**DIRECTIONS FOR THIS TASK:**
Repeat the lines of the data that follow, please, starting at the first and stopping after the one with "for turn in".
==== DATA SEGMENT ====
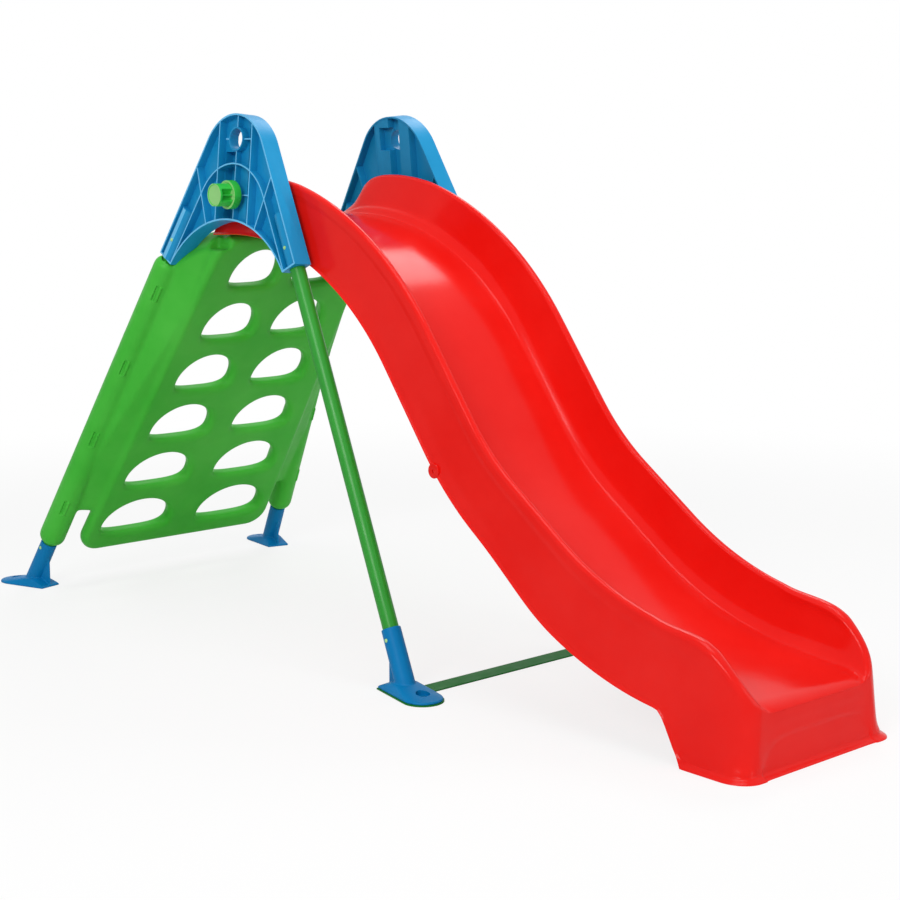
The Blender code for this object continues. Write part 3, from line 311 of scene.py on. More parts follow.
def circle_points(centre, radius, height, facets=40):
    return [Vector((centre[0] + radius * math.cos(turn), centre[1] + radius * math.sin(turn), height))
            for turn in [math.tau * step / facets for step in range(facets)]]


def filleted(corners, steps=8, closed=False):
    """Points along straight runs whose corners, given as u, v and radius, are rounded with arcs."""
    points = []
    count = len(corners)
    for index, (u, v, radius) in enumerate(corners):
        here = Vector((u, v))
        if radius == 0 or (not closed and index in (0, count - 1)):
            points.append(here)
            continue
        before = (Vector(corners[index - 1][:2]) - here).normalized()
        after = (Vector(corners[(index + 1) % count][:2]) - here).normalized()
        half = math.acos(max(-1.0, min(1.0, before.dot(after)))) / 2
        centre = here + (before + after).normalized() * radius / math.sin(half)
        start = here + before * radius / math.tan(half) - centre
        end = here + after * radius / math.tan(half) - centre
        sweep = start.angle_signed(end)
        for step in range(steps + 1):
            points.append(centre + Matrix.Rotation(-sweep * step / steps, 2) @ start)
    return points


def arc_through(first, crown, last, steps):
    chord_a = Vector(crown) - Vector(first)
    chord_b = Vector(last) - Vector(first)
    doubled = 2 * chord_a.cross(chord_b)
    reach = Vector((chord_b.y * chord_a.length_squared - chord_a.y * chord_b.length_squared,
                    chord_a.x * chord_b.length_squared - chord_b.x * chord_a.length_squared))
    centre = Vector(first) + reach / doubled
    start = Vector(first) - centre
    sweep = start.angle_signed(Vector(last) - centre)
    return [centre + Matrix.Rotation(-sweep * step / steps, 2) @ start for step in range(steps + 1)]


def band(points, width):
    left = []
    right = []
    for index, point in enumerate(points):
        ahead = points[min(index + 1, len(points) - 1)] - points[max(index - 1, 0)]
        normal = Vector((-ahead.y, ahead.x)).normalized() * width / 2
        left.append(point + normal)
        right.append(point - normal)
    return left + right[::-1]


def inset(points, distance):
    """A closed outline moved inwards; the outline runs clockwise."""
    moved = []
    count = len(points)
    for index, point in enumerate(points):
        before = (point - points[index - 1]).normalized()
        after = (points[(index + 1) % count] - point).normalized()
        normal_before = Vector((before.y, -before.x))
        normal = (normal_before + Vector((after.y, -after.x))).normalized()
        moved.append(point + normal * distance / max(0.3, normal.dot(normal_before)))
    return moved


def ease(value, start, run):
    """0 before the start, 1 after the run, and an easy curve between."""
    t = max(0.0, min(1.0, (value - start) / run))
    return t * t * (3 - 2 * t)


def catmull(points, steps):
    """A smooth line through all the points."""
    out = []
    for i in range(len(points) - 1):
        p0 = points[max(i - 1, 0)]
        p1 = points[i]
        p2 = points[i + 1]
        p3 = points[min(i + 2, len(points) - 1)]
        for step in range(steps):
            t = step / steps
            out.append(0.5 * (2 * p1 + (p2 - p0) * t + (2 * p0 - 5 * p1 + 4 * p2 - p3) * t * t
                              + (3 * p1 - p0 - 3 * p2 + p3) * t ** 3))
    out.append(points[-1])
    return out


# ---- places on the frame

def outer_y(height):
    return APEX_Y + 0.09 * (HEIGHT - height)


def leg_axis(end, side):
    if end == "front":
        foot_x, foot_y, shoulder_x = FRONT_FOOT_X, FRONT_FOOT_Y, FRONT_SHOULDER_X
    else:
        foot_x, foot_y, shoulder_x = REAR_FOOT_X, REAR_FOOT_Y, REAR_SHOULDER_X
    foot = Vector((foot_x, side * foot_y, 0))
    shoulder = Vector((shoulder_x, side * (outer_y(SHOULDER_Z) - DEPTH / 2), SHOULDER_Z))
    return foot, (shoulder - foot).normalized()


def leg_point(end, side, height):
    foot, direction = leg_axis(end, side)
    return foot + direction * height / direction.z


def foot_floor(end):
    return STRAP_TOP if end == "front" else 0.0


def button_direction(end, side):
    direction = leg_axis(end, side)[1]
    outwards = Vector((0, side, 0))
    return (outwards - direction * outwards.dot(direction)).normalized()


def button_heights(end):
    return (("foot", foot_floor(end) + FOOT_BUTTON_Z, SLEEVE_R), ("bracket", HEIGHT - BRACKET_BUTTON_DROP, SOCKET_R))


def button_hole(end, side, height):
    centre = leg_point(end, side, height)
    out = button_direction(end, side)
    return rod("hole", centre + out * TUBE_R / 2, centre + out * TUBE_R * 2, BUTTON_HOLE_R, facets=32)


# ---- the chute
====
**RESPONSE:**
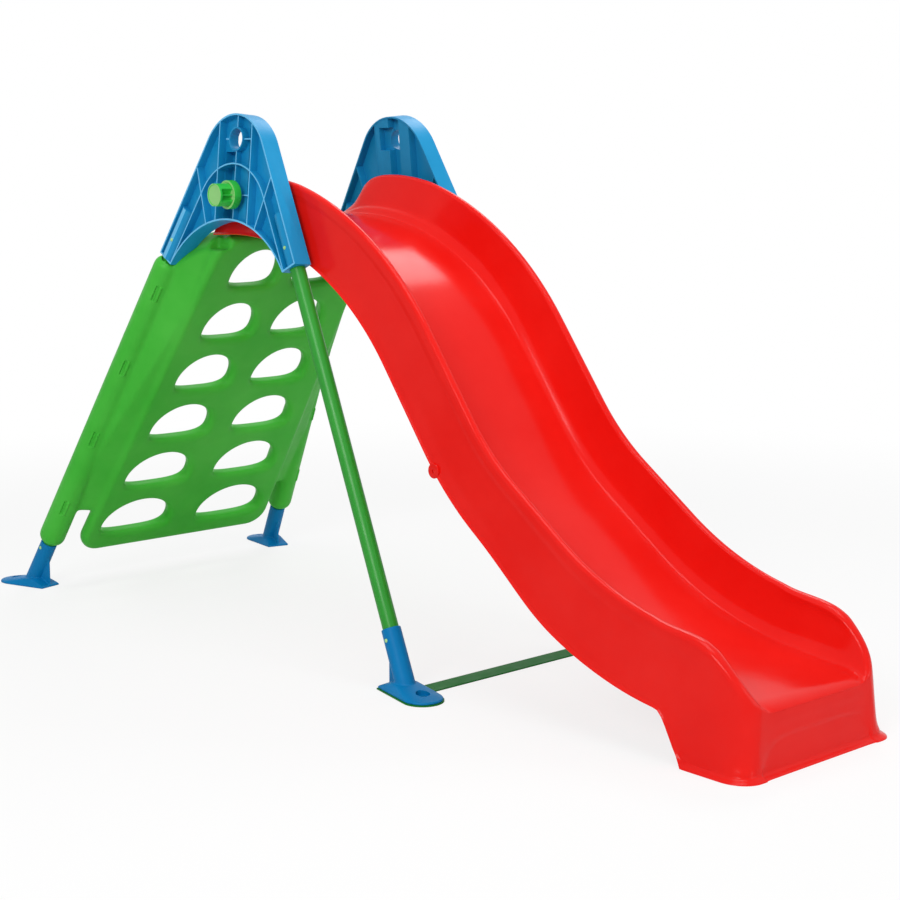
The Blender code for this object continues. Write part 3, from line 311 of scene.py on. More parts follow.
def circle_points(centre, radius, height, facets=40):
    return [Vector((centre[0] + radius * math.cos(turn), centre[1] + radius * math.sin(turn), height))
            for turn in [math.tau * step / facets for step in range(facets)]]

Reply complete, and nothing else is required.